Revenue fraud rarely hides in plain sight. It hides in the footnotes, the exceptions, the timing shifts and the small adjustments nobody bothered to interrogate.

What This Means for India Inc.

NFRA’s guidance is framed as a training and awareness document but it has clear regulatory undertones. India has seen too many accounting blow-ups to treat this casually. Revenue remains the source of most restatements and audit qualifications. And as capital markets deepen, investor confidence will hinge increasingly on whether audit quality actually improves or merely appears to. Firms that embed assertion-level risk thinking into their methodology will be better protected. Those that continue relying on template-driven audits will face reputational and eventually regulatory consequences.

The Bigger Picture: Aligning Incentives

There is also an uncomfortable truth lurking beneath this discussion: Revenue recognition distortions exist because the system rewards short-term performance.

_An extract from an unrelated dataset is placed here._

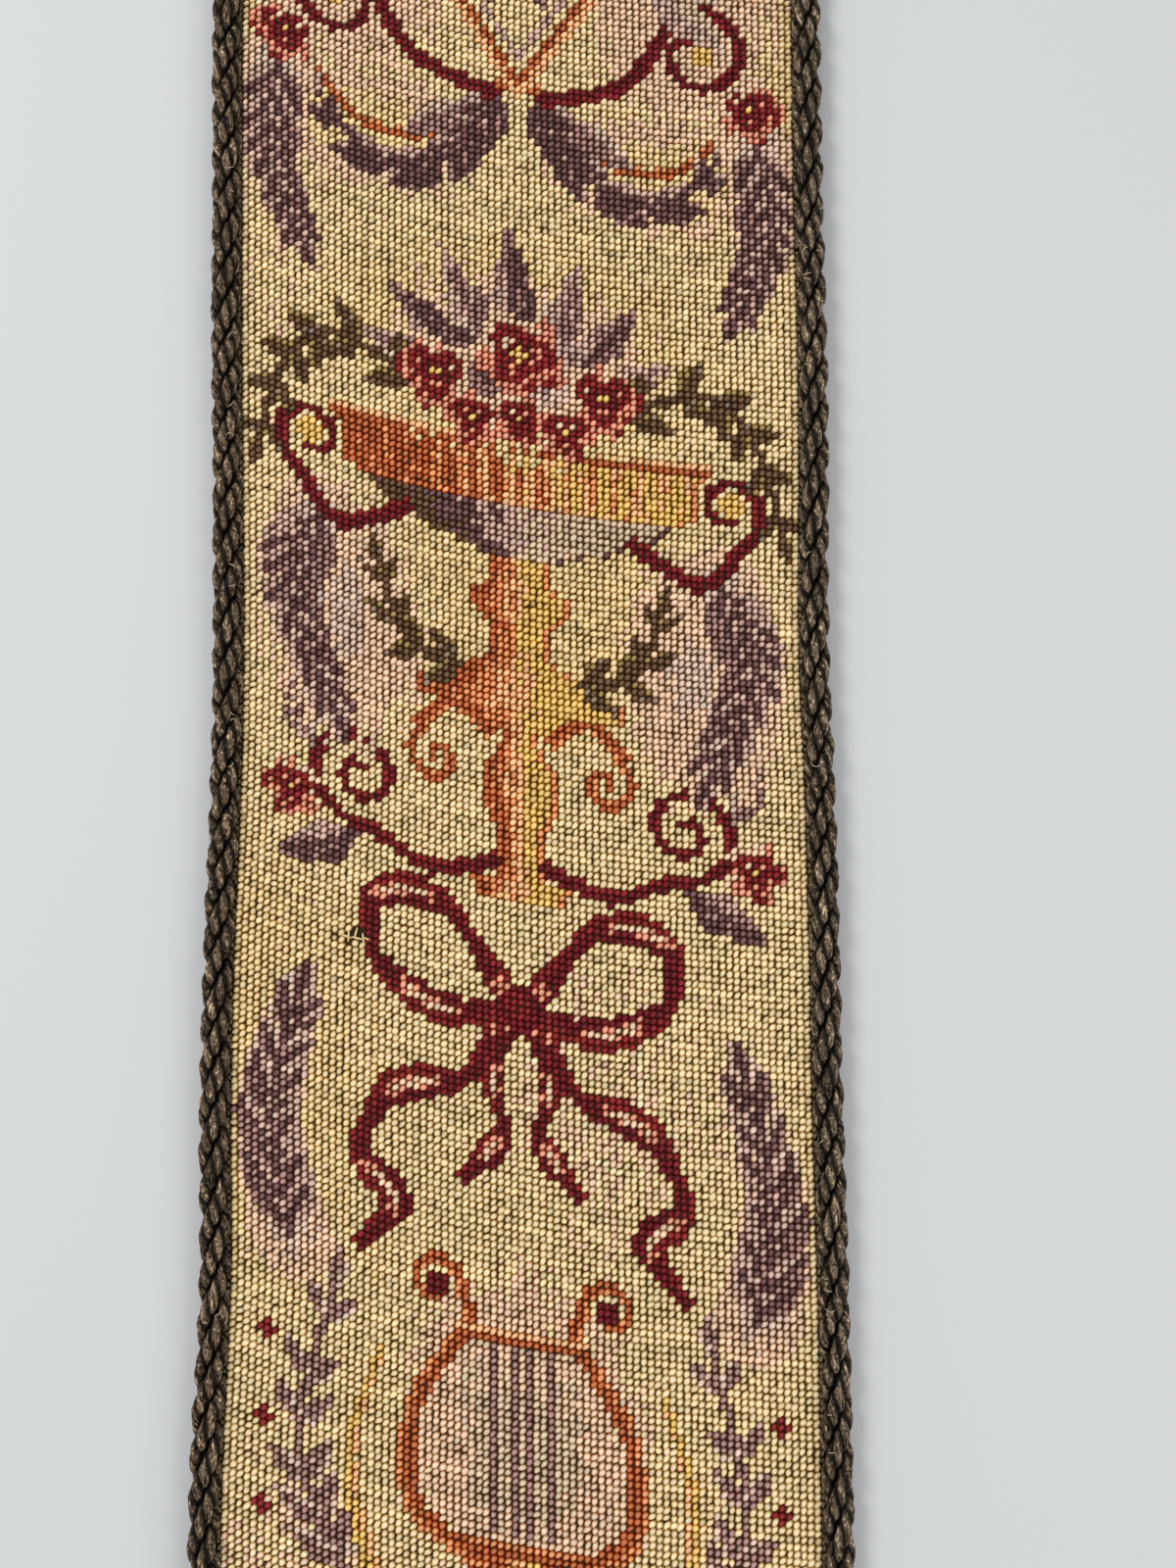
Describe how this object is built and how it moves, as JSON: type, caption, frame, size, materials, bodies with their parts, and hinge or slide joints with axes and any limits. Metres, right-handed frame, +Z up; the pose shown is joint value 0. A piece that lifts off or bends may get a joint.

Boards demand growth. Markets punish misses. Compensation systems are milestone-linked. Until corporate governance shifts from growth-at-all-costs to sustainable credibility, revenue recognition will remain a battlefield and auditors will remain the last line of defence.

NFRA’s conclusion is blunt: revenue is the single most vulnerable area in audits and ignoring its risk means inviting fraud and financial misstatement. This isn’t alarmism.
It is realism.

Auditors must stop treating revenue as a routine figure and start treating it as a forensic signal. Boards must stop obsessing over top-line glory and start valuing transparent recognition. And regulators must continue pushing for skepticism-driven audits rather than box-ticking compliance. Because when revenue is distorted, every other financial metric becomes meaningless and trust, once broken, is far more expensive to restore than any accounting adjustment.